The ‘H’ in H&M is short for “Hennes” — it’s the Swedish word for “hers” and the original name of the retailer when it was founded in 1947 as a womenswear brand. However, the fast fashion retailer is on a quest to entice its male shoppers, using splashy collaborations and a revamped social media presence.
While H&M began offering menswear in 1968, the brand just debuted its menswear Instagram last week under the handle @hm_man. The new account, which has just over 1,000 followers so far, was timed in accordance with the release of H&M’s new spring collection, including its collaboration with The Weeknd, which is available in stores today. H&M also showed both men and women’s styles in tandem during its first see-now-buy-now show at Paris Fashion Week yesterday, making looks from the runway immediately available online on both the men and women’s sides.

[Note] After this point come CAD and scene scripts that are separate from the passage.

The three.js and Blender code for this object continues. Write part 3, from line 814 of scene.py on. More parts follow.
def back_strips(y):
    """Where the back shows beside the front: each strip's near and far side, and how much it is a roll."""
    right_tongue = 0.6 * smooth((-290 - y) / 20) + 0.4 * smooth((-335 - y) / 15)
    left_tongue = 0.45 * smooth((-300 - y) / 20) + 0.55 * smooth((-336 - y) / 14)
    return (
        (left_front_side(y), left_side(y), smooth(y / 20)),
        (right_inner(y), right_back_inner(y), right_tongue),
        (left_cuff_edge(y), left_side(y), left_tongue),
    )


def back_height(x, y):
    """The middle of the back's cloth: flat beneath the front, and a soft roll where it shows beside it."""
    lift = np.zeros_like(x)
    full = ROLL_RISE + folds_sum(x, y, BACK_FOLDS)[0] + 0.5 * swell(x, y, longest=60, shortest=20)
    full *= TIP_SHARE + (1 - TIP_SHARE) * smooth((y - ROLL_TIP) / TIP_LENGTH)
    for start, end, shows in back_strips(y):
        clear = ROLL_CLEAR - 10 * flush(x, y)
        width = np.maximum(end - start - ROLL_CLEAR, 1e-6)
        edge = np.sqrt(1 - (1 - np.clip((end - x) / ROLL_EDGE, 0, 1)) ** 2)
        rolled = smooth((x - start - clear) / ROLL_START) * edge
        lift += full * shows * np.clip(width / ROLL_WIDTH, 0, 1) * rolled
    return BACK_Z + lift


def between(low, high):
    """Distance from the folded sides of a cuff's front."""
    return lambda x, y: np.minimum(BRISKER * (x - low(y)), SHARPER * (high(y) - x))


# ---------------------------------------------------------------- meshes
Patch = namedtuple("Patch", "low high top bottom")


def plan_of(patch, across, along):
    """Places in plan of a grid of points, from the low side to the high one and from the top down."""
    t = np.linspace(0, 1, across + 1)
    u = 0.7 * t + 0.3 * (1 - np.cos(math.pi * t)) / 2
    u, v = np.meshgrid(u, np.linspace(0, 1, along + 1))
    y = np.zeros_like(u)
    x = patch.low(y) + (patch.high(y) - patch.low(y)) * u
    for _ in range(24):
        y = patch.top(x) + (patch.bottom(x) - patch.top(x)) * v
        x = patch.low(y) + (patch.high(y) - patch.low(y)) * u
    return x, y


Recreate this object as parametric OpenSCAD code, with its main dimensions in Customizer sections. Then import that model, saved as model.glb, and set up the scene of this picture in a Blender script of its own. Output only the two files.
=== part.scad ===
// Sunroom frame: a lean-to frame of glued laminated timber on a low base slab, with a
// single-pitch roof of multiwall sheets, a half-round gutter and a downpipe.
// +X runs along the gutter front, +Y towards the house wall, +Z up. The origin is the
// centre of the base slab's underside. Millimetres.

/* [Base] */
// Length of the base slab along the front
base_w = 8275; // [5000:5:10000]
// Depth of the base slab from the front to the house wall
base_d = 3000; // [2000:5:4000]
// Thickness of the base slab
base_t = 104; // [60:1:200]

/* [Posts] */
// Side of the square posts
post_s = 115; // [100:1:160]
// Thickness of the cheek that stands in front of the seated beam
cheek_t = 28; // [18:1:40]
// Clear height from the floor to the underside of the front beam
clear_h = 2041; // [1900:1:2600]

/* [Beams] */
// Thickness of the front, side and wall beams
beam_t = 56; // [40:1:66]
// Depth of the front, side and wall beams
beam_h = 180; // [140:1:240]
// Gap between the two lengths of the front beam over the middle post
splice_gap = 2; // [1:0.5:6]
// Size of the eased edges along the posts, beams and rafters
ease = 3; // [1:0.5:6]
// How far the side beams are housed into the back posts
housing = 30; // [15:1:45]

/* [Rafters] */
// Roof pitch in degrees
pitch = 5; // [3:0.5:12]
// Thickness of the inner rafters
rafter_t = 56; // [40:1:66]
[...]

“When it comes to style, Instagram is a firsthand source for inspiration to our customers,” said an H&M spokesperson. “The aim is a lively lifestyle account, with a mix of must-have goods and inspiring fashion stories.”
Though H&M is seemingly amping up their menswear efforts, they haven’t actually increased available products for men — new arrivals have actually decreased by 8 percent, according to data from Edited. However, though menswear only comprises about a third of the brand’s products, it sells well. Men’s items sell at a higher price point than women’s garments on average, at $24.99 versus $18.62, and a higher rate of replenishment than womenswear, at 18 percent versus 16 percent. (H&M was unable to provide its percentage of male shoppers and a breakdown of sales by gender.)
“The increased efforts in social and marketing are H&M’s acknowledgement that male shoppers are increasingly engaging with trend content,” said Katie Smith, senior analyst at Edited. “We’re seeing menswear trends being picked up by consumers at a pace much more aligned to womenswear trends, and that’s completely facilitated by online.”
Despite H&M’s foray into male-driven social content, launching standalone accounts tailored to men isn’t anything new. Forever 21 created a spinoff account in 2015, after first offering men’s clothing in 2006. Within two months, @Forever21Men gained 38,000 followers. Today it has 213,000, and the retailer’s menswear is experiencing double-digit growth, a Forever 21 representative told Digiday last year. On the flip side, companies like Nike that traditionally catered to men have started launching separate women’s accounts, like @NikeWomen, which also started in 2015.
Jake Woolf, style writer at GQ, said H&M’s menswear efforts mirror those of brands like J.Crew that have also put a concerted effort into menswear. (J.Crew announced last month that it would begin adding male athletic clothes to its athleisure offerings.)
“It sends a message to their customer that they’re taking menswear more seriously,” Woolf said. “A lot of guys, when they think of H&M, they think of going to the mall with their girlfriend and popping into H&M quickly. Just the mere fact of adding a platform specific to men sends a message: If you’re a guy who shops at H&M, obviously you don’t want to be looking at a feed of just women.”
Woolf noted that partnerships with designers like Alexander Wang, Kenzo and Isabel Marant — who designed for men for the first time through her collaboration with H&M — have helped the retailer build itself as a destination for men’s apparel. Ultimately, H&M will have to continue to figure out how to find a competitive edge, he said, as the market continues to be inundated with high-low collaborations for both genders.
“The challenge — not just for H&M, but for all of the brands in this space — is so many brands are offering stylish products that have a celeb name and are offered at a great price,” Woolf said.
Smith echoed Woolf, noting that, as fast fashion retailers continue to amplify their menswear efforts, they need to consider ways to carve a niche.
“Any retailer with a menswear offering needs to think about collaborations and content that educate their consumers on new trends and styling,” she said. “Efforts there will be rewarded with a customer who seeks out newness each season, breathing life into a retailer’s offering.”